Diéterlé nous rappelle la nécessité de rejoindre son Etre. Ainsi est-il possible de se sentir « pacifié » et « abandonné » en harmonie avec la nature simple : les oiseaux « se perchent sur [ses] épaules ». S’identifiant à la nature ou y projetant ses joies, ce sont aussi ses angoisses qui transparaissent comme avec ces « feuilles sur le sol » qui deviennent dans le regard du poète des « cœurs brûlés ». Dans cette recherche d’une tranquillité de l’âme, d’un état libéré et reposé, l’auteur vacille sans cesse entre deux âmes, l’une « enténébrée », l’autre « lumineuse ».
Nicolas Dieterlé, Journal de Baden, Arfuyen, collection Les vies imaginaires n°6, 2021, 16 €.
Cette double postulation est un fil conducteur de l’œuvre. En lui, deux forces semblent s’opposer voire rivaliser entre elles comme dans ce poème explicite et puissant où l’identité négative est interpellée à travers des nominations visant la disqualification dans l’espoir que le « Faucon » et la « Rose » s’unissent. « En moi tu es celui/qui romps sans cesse les attaches/du cœur, si bien qu’il/dépérit. Masque de guerre et de folie, crâne aux durs rebords/de haine, source fétide. » Parfois s’identifiant à une « maison en ruines » ou un « puits sombre » dans lequel il est tombé, il lui faut réveiller l’antidote de la chute, celui du vol. Les oiseaux sont en effet nombreux dans l’univers poétique de Diéterlé jusque dans deux titres de recueils publiés il y a quelques années.

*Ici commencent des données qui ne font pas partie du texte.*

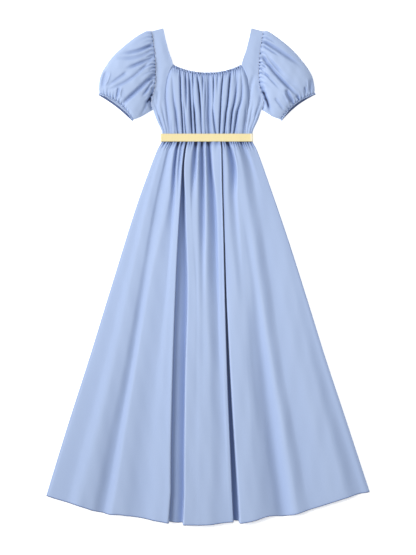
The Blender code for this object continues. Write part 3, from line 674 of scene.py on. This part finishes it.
# Straps and bodice sides.
sideFront = {
    "gathers": (0.32, 0.70),  # soft gathers above the waist, as shares from the inner to the outer edge
    "swell": 1.5,
    "seamRoll": 1.1,  # how far the edges turn down into a seam
    "lowerRoll": 1.3,  # and how much further near the waist
    "cut": (0.041, 0.31),
    # soft folds: x, down, endX, endDown, bend, width, depth
    "leftFolds": (
        (138.8, 174, 140.7, 226, 0, 4.5, 2),
        (150, 196, 134, 250, -3, 5, 1.8),
        (132, 245, 122.5, 283, 0, 4.5, 2.2),
    ),
    "rightFolds": (
        (130, 135, 112, 235, 3, 6, 2.6),
        (150, 190, 134, 250, -3, 4.5, 1.8),
        (128, 245, 119, 284, 0, 4, 1.8),
    ),
}


def makeSideFront(word, side, folds):
    last = len(bodice["sections"]) - 1
    share = np.linspace(0, 1, 44) ** 1.15
    rows, paintedShade = [], []
    for row in np.linspace(0, last, 150):
        innerX, innerDown, outerX, outerDown = sideSection(row)
        x = innerX + share * (outerX - innerX)
        down = upToWaist(innerDown + share * (outerDown - innerDown))
        strap = eased(innerDown / 60.0)
        low = eased((innerDown - 190.0) / 70.0)
        waves = sum(np.exp(-(((share - place) / 0.09) ** 2)) for place in sideFront["gathers"])
        height = strap * (bodice["seamHeight"] + sideFront["swell"] * np.sin(math.pi * share) ** 2)
        height = height + low * (0.6 - 2.2 * waves)
        height = height * (1 - low * eased(share * 5 - 4))
        edge = np.minimum(x - innerX, outerX - x)
        inside = eased(edge / 4.0)
        height = height - inside * strap * foldDepth(folds, x, down)
        seam = eased((innerDown - 100.0) / 12.0)
        deeper = eased((innerDown - 130.0) / 130.0)
        roll = sideFront["seamRoll"] + sideFront["lowerRoll"] * deeper
        height = height - roll * seam * np.exp(-((x - innerX) / (1.6 + 2.6 * deeper)) ** 2)
        height = height + 0.35 * inside * strap * softNoise(x, down, 42, 2.0 + side)
        # painted shade along the princess seam and between the soft folds
        paintedSeamLine = bodice["seamShade"] * seam * np.exp(-((x - innerX) / 1.3) ** 2)
        paintedShade.append(np.maximum(0.9 * skyHidden(x, height, 30.0) * inside, paintedSeamLine))
        height = pressed(np.maximum(height, 0), down)
        rows.append(gridPoints(side * x, down, gown["frontRest"] + ribbonLift(down) + height))
    piece = clothGrid("sideFront" + word, rows, paintedShade, side < 0)
    dress(piece, ["side_front_" + word.lower()])


sideBack = {
    "inset": 1.5,  # beside the neck its inner edge hides under the strap
    "cut": (0.042, 0.31),
}


def makeSideBack(word, side):
    last = len(bodice["sections"]) - 1
    share = np.linspace(0, 1, 16)
    rows = []
    for row in np.linspace(0, last, 90):
        innerX, innerDown, outerX, outerDown = sideSection(row)
        innerX += sideBack["inset"] * eased(bodice["neckRow"] + 0.5 - row)
        x = innerX + share * (outerX - gown["seamGap"] - innerX)
        down = upToWaist(innerDown + share * (outerDown - innerDown))
        rows.append(gridPoints(side * x, down, ribbonLift(down)))
    piece = clothGrid("sideBack" + word, rows, turned=side < 0)
    dress(piece, ["side_back_" + word.lower()])


for word, side in (("Left", -1), ("Right", 1)):
    makeSideFront(word, side, sideFront[word.lower() + "Folds"])
    makeSideBack(word, side)
print("bodice sides made")

# Drawstring casing along the neckline.
casing = {
    "halfWidth": 95.2,
    "flare": 0.5,  # its ends follow the seam outwards
    "thick": 2.6,
    "lift": 1.6,  # above where the front rests
    "fold": 0.7,  # the strip's own thickness
    "ruche": 1.2,  # ripple of its top edge and face
    "seam": 0.8,  # share of its width where the stitches run
    "columns": 320,
    "sewing": {"pitch": 2.6, "stitch": 1.8, "thread": 0.5},
    "cut": (0.21, 0.0135),
}


def makeCasing():
    share = np.linspace(-1, 1, casing["columns"])
    top = share * casing["halfWidth"]
    ripple = np.sin(top * 0.85 + 0.9 * np.sin(top * 0.31)) * 0.7 + 0.3 * np.sin(top * 2.1)
    rows, paintedShade = [], []
    # painted shade between the ripples of the casing
    tone = 1.6 * skyHidden(top, casing["ruche"] * ripple, 9.0)
    for around in np.linspace(-1, 1, 19):  # from the back's lower edge over the top to the front's
        fold = abs(around)
        across = eased((fold - 0.12) / 0.88) * 0.3 + 0.7 * fold
        rise = math.copysign(1.0, around) * math.sin(math.pi / 2 * min(fold / 0.2, 1.0))
        x = top + share * across * bodice["casingWidth"] * casing["flare"]
        down = neckDown(share) + across * bodice["casingWidth"]
        down = down - (1 - across) * casing["ruche"] * (ripple + 0.3)
        full = math.sin(math.pi * min(across + 0.1, 1.0)) * 0.5
        height = gown["frontRest"] + casing["lift"] + rise * (casing["thick"] - casing["fold"]) / 2
        height = height + max(rise, 0) * (full + casing["ruche"] * ripple * (0.5 + full)) + 0.25 * ripple
        paintedShade.append(tone)
        rows.append(gridPoints(x, down, height))
    piece = clothGrid("neckCasing", rows, paintedShade, outwards=-1.0, thickness=casing["fold"])
    seam = gridPoints(x, neckDown(share) + bodice["casingWidth"] * casing["seam"],
                      gown["frontRest"] + casing["lift"] + casing["thick"] / 2 + 0.35 + 0.45 * ripple)
    stitches = stitchRow("casingStitches", seam[4:-4], casing["sewing"], blueThread)
    dress(piece, ["neck_casing"], sewnOn=[stitches])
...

Les identités sont nombreuses avec des motifs exprimant la force, l’unité et la totalité. La globalité est capable d’être évoquée dans un espace d’insécurité. Devenir « Lumière », « Amour », « Volcan », « Vague » et « Immensité » sont des vœux pour ce poète troué qui, dans un poème, rejoint la liesse suprême que représente « la danse ». Cependant, sans la part sombre de la vie, la transparence de l’âme et sa lumière ne pourraient pas être mises en relief de manière aussi expressive. L’écriture de ce journal est celle de la profondeur contre celle de la surface, celle qui cherche toujours à comprendre les mouvements de l’Etre, sa complexité, sa fragilité et sa force.